In the voluntary work I do now, supporting callers on the phone and email who are struggling to cope, I’ve been amazed by how many people I’ve spoken to who suffered abuse as children.  From that moment on, their lives often seem to follow a depressingly predictable course.

A child builds their whole life on foundations of trust.  When trust is torn away at a young age, it is hard – often impossible – to manufacture stability in your life, to find answers to why this happened to you, to find ways to make sense of it, and to find relief from the never-ending pain.  As they grow older, a child might turn their anger inwards, and start to demonstrate self-destructive behaviour – self-harm, dangerous lifestyles, unwise friendship choices.

Onwards it goes from there.  In adulthood, they might attempt to create a ‘normal’ life – a job, partner, children – and this will work for a while.  But eventually the effort becomes too much, the demons erupt through the fragile surface of normality, and everything comes tumbling down.  Addictions, homelessness, self-loathing, social isolation, mental health issues – these can all be manifestations of childhood abuse and neglect.

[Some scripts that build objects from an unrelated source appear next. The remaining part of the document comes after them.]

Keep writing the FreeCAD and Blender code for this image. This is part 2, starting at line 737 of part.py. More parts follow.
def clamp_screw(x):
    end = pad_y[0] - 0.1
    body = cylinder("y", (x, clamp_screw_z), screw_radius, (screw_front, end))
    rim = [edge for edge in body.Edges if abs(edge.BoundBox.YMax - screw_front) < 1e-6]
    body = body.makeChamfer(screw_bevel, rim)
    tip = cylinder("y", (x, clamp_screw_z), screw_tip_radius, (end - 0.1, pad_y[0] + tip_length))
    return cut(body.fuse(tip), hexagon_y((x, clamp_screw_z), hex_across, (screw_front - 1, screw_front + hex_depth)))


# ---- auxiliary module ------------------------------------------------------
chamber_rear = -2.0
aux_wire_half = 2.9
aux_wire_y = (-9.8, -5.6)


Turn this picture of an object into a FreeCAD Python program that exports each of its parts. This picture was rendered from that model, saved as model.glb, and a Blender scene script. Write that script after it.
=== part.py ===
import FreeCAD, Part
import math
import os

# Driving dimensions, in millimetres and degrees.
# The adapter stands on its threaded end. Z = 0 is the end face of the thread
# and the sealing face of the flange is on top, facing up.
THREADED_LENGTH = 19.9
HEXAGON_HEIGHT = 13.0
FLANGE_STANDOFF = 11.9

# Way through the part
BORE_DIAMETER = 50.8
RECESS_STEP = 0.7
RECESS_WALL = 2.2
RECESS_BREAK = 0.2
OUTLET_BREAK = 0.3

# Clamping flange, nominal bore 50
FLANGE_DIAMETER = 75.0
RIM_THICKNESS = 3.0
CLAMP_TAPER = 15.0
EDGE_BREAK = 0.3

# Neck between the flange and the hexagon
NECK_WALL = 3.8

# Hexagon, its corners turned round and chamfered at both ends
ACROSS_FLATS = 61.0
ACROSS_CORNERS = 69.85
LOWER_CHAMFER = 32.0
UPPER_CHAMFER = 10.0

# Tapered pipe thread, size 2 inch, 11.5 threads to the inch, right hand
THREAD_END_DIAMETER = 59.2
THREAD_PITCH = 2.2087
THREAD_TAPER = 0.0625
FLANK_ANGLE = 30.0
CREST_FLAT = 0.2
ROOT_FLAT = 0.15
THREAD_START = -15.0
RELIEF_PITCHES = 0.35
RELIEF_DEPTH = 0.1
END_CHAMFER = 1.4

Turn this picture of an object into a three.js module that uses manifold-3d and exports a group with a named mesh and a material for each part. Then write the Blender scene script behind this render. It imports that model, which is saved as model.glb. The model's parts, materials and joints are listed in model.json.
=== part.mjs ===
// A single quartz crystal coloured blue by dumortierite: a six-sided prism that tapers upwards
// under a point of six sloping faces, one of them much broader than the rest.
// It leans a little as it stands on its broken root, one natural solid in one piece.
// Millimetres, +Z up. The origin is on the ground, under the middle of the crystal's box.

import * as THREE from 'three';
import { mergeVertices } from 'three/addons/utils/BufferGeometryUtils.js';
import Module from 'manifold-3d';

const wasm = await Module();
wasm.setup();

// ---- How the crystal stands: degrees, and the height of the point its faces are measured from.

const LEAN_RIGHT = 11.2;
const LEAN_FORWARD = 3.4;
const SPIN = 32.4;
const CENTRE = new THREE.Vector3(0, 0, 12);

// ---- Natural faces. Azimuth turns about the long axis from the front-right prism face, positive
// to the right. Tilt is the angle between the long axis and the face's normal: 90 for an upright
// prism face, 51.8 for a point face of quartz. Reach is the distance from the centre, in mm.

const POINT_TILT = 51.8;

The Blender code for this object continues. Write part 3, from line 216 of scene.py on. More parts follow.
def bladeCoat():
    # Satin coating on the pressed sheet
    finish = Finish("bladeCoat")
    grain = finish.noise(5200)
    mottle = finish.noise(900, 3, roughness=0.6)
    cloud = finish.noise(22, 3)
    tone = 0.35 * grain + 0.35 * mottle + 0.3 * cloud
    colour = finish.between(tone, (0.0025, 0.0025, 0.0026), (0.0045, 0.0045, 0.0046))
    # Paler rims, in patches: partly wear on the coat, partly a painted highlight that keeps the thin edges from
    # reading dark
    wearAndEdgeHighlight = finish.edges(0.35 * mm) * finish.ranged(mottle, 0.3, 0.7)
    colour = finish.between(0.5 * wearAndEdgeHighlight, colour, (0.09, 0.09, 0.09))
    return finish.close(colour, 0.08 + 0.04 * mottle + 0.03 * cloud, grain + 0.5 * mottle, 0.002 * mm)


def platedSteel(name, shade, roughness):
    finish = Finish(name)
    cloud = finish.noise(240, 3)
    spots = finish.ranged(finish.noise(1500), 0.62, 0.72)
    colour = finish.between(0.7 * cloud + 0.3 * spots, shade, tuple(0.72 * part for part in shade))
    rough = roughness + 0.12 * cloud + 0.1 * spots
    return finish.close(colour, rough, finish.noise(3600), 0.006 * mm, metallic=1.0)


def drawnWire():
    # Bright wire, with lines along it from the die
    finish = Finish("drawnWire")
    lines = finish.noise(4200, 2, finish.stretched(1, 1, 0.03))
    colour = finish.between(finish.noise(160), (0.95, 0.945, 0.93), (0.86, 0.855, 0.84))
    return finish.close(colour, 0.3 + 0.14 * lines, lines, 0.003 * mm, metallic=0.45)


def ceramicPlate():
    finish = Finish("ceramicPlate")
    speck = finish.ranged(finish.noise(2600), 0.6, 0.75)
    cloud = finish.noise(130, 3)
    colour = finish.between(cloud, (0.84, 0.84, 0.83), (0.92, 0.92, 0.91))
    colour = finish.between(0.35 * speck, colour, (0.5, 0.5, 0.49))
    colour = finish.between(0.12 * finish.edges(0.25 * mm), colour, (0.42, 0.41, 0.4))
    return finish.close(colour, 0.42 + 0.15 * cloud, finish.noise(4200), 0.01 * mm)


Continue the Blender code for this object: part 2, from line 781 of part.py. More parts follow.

A desperate howl of pain and despair. Sometimes a caller will look back over their life and see nothing but emotional wreckage.  Yet – in my experience – they always seem able to pinpoint the start of the downward spiral to a traumatic event (or events) in their childhood over which they had no control, that remains vivid in their memory even many decades later, and despite endless attempts in a variety of ways to wipe them from the brain’s hard-drive.  Sometimes only death can offer the longed-for relief and escape from the prison of emotional torment.

So, if you’re comforting someone in trouble, think twice before offering a platitude.  It might be the right thing to say, it might not.  It’s OK, actually, to say very little, and simply allow the person to offload while you hold the space.  And sometimes, just being there, letting the person know you care – you REALLY care – and sharing a few silent moments together can be enough.